_Supplied data:_
[start]

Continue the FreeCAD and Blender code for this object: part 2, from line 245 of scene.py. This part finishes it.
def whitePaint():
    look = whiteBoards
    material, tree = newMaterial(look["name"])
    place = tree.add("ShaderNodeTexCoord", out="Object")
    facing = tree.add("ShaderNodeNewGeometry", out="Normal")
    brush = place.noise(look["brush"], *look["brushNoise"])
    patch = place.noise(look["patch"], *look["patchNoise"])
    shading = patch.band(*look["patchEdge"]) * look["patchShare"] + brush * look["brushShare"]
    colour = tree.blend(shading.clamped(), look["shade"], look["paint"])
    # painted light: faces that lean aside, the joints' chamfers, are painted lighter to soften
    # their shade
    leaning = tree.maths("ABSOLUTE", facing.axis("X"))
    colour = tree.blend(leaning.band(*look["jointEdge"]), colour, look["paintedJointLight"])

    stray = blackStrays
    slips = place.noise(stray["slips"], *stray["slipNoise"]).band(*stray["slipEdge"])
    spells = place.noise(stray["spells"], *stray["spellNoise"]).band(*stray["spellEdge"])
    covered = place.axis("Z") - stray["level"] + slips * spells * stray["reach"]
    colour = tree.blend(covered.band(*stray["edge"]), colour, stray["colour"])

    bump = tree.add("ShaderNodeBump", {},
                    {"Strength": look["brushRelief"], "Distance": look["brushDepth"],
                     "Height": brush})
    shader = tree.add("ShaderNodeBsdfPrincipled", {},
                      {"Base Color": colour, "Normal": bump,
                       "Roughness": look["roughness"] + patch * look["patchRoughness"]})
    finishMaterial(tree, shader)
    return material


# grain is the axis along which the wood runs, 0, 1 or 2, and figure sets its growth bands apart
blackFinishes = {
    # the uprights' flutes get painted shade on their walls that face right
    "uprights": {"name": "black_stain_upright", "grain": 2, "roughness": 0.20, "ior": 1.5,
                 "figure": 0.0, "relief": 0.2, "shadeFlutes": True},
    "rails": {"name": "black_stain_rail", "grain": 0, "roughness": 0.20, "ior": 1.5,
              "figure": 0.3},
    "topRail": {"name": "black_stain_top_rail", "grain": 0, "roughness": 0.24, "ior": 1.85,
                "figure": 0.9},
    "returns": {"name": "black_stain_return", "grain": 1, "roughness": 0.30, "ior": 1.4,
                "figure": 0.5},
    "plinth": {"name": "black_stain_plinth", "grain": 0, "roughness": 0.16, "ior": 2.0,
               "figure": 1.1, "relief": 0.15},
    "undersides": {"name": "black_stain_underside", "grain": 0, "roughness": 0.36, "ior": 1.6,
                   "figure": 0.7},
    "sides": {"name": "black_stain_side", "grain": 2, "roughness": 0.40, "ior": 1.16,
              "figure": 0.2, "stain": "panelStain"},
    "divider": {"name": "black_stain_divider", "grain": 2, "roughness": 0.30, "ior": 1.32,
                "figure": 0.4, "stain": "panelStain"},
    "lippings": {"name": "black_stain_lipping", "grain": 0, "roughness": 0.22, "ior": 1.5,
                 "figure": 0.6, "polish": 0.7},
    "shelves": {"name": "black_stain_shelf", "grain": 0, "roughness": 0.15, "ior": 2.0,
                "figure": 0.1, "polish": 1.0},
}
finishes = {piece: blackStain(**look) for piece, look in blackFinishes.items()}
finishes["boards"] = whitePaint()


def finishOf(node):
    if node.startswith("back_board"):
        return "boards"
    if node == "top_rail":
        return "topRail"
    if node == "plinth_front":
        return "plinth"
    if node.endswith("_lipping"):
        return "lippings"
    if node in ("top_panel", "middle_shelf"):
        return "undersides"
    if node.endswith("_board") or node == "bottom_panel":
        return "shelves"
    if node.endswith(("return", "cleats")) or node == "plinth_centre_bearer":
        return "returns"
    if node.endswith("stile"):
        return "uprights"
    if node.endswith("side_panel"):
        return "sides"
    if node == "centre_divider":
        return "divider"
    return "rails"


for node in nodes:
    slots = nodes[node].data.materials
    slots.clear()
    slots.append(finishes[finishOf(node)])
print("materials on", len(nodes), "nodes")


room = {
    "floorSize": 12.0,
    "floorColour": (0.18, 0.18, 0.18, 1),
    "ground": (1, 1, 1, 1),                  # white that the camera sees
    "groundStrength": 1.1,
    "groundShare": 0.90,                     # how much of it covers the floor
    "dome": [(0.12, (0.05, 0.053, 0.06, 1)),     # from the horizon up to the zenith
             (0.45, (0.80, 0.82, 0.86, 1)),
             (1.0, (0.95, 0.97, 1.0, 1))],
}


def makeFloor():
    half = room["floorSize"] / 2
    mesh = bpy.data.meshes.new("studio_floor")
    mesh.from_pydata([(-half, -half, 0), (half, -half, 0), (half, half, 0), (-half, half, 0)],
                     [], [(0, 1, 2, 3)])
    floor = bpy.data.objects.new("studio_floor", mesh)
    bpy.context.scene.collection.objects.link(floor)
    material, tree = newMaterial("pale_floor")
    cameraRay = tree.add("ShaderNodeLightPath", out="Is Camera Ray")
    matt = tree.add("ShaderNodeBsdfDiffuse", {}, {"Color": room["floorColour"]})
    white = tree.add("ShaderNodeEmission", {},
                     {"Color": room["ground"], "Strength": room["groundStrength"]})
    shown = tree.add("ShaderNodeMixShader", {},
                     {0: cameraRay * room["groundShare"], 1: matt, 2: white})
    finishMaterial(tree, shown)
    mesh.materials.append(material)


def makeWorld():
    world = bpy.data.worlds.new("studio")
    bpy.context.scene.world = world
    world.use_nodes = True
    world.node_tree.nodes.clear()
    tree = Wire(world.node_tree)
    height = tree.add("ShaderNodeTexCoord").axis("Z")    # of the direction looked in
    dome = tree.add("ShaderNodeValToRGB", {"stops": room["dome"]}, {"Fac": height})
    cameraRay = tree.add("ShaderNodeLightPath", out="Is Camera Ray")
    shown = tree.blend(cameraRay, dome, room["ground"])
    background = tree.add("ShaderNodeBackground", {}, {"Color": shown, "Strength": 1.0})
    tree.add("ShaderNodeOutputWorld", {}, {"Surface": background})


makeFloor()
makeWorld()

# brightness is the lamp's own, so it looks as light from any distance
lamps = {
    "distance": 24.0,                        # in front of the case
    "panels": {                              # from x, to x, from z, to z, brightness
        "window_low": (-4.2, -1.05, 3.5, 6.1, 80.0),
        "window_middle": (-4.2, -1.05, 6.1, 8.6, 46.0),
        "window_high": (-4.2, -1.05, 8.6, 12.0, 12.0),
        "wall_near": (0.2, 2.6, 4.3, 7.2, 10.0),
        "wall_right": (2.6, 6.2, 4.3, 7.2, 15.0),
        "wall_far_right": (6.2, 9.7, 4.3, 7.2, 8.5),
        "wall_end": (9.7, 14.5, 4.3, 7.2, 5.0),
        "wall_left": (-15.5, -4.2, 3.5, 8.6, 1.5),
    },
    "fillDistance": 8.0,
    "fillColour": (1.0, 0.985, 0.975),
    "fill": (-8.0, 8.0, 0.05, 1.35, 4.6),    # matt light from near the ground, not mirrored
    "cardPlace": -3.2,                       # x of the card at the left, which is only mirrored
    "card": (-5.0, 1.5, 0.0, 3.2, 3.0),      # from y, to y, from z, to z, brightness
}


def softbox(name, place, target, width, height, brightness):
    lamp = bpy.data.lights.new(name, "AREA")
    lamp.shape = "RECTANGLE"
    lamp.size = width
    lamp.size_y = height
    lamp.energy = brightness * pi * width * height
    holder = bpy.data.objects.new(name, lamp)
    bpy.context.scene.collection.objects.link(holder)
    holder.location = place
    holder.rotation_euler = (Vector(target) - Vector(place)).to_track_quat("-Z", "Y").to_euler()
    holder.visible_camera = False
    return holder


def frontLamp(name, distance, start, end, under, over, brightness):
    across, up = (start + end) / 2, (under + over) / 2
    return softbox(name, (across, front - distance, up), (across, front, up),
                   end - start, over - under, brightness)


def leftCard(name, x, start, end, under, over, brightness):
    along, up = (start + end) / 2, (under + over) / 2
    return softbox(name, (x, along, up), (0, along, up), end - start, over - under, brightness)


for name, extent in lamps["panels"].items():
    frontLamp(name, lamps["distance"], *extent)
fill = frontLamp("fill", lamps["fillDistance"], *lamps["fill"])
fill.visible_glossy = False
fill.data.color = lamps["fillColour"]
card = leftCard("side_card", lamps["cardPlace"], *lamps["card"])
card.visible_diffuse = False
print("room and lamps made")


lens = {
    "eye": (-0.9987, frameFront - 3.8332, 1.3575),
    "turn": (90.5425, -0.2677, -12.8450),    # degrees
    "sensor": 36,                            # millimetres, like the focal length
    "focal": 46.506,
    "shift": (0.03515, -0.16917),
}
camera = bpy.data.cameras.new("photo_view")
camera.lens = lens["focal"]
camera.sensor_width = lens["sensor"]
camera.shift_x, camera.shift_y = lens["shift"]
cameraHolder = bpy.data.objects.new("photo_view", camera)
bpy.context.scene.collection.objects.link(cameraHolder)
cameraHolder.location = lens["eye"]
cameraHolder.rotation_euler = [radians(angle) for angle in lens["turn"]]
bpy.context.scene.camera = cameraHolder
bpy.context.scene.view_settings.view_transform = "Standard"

[end]
[start]

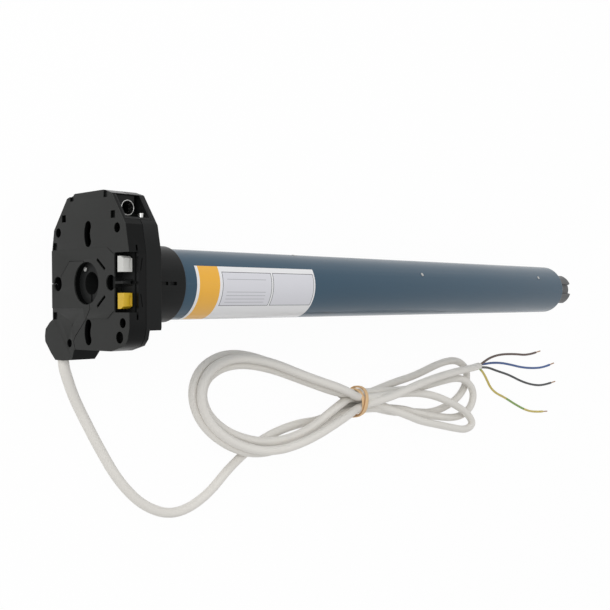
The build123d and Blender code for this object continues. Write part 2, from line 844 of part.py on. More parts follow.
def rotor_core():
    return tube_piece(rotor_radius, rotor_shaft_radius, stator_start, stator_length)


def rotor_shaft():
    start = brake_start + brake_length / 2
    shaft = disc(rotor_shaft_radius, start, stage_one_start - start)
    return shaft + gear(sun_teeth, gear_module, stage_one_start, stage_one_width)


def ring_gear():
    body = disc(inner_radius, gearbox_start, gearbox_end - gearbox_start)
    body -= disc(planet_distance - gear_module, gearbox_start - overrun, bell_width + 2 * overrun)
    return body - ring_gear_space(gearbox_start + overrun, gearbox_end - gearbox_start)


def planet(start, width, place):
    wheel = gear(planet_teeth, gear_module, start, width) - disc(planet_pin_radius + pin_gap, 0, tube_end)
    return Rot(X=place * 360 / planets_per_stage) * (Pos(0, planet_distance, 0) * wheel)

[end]
[start]

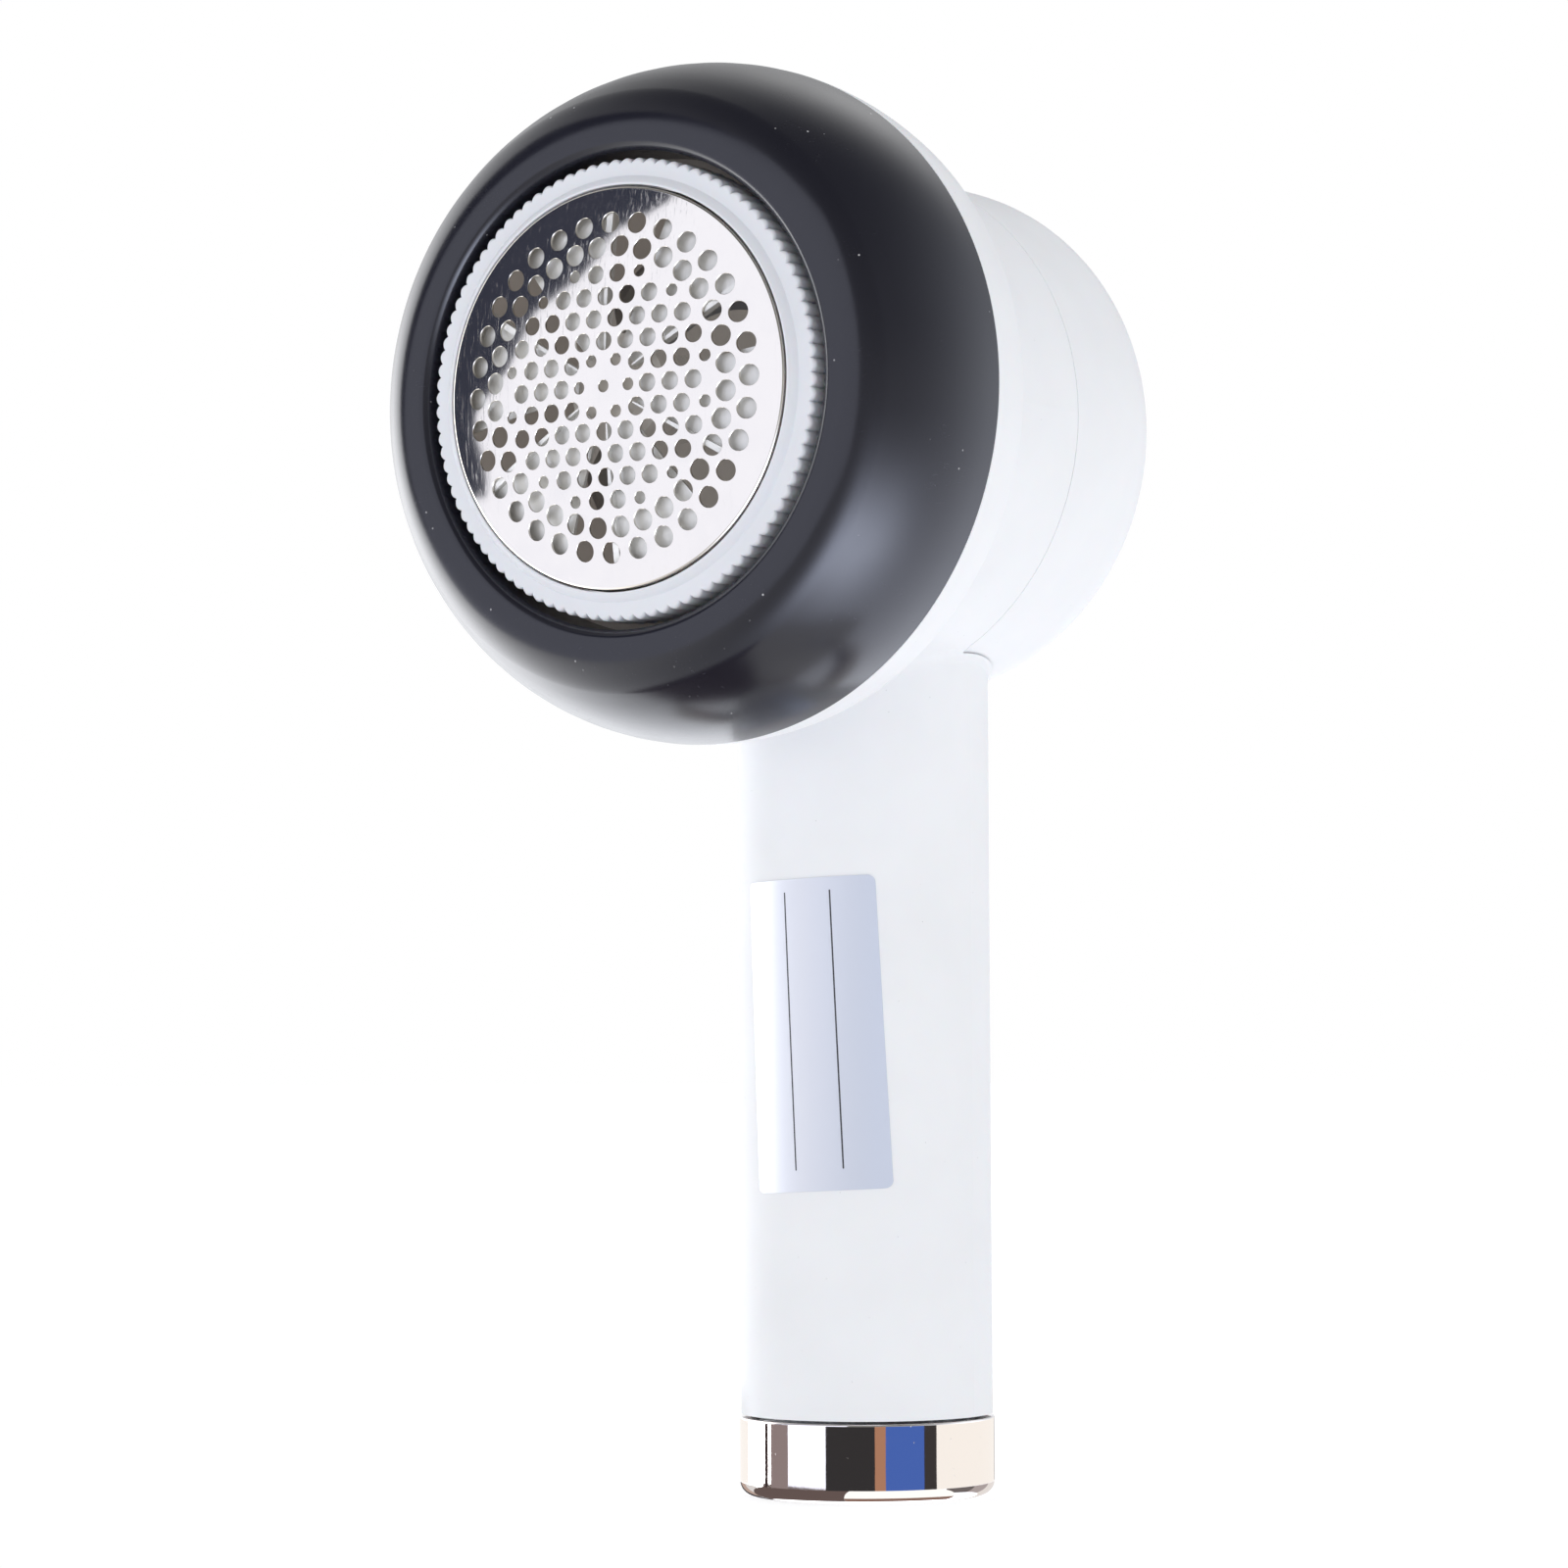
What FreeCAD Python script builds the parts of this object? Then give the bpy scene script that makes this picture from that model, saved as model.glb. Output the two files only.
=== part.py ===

[end]

_Work to be completed:_
Starting at the line that contains "The build123d and" and ending at the line that contains "return body - ring_gear_space(gearbox_start", repeat each line exactly, both ends included, and nothing else.

_Result for this task:_
The build123d and Blender code for this object continues. Write part 2, from line 844 of part.py on. More parts follow.
def rotor_core():
    return tube_piece(rotor_radius, rotor_shaft_radius, stator_start, stator_length)


def rotor_shaft():
    start = brake_start + brake_length / 2
    shaft = disc(rotor_shaft_radius, start, stage_one_start - start)
    return shaft + gear(sun_teeth, gear_module, stage_one_start, stage_one_width)


def ring_gear():
    body = disc(inner_radius, gearbox_start, gearbox_end - gearbox_start)
    body -= disc(planet_distance - gear_module, gearbox_start - overrun, bell_width + 2 * overrun)
    return body - ring_gear_space(gearbox_start + overrun, gearbox_end - gearbox_start)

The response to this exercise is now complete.